The intimacy, openness, and mutual responsibility of our way of worship also influences our character as a spiritual community. We regularly come together for more than meeting for worship, as powerful and as central as that is in our spiritual lives. For example, at Putney Friends Meeting, we describe ourselves on our website as “a Quaker congregation that meets in Putney, Vermont, for worship, fellowship, education, and activist support.”

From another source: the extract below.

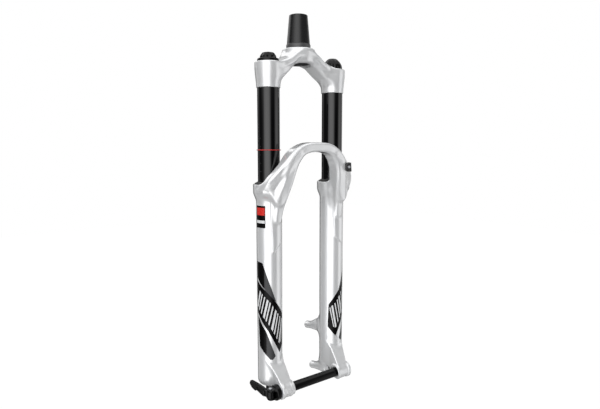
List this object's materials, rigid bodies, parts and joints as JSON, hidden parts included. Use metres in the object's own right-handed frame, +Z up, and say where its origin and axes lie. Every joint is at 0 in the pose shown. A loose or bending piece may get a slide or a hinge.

We eat potlucks together, delight in our kids, offer them creative religious education, have intimate conversations that matter, share our faith journeys, read and discuss books together, watch movies or bring in speakers, organize healing circles, and go together to larger Quaker gatherings. Some of us join nonviolent action trainings to prepare to commit civil disobedience in an attempt to persuade the State of Vermont to close an aging and leaking nuclear reactor nearby. We cry and laugh together, share our joys and concerns, rent out our meeting house at very low rates to a network of home schoolers and AA groups, and at our business meetings, we discuss if, when, and how we should put solar panels on our meeting house roof.
Quaker congregations like Putney Friends Meeting are participatory, volunteer‐run, spiritual communities led by committees and coordinated by rotating officers as well as by our monthly business meetings. These meetings are open to the entire community and are held to discern together the will of God in our affairs. Our decisions reflect a spiritual unity that we can all acknowledge, rather than a count of votes. This radical approach to “church government” is very common in the Quaker movement. Ours is a first‐hand, do‐it‐yourself faith community. This is something I have long treasured about the Quaker way.
I hope this helps answer your question about how and why I began my spiritual journey to the Quaker movement. Is there anything else you are wondering about? Does any of this resonate with you?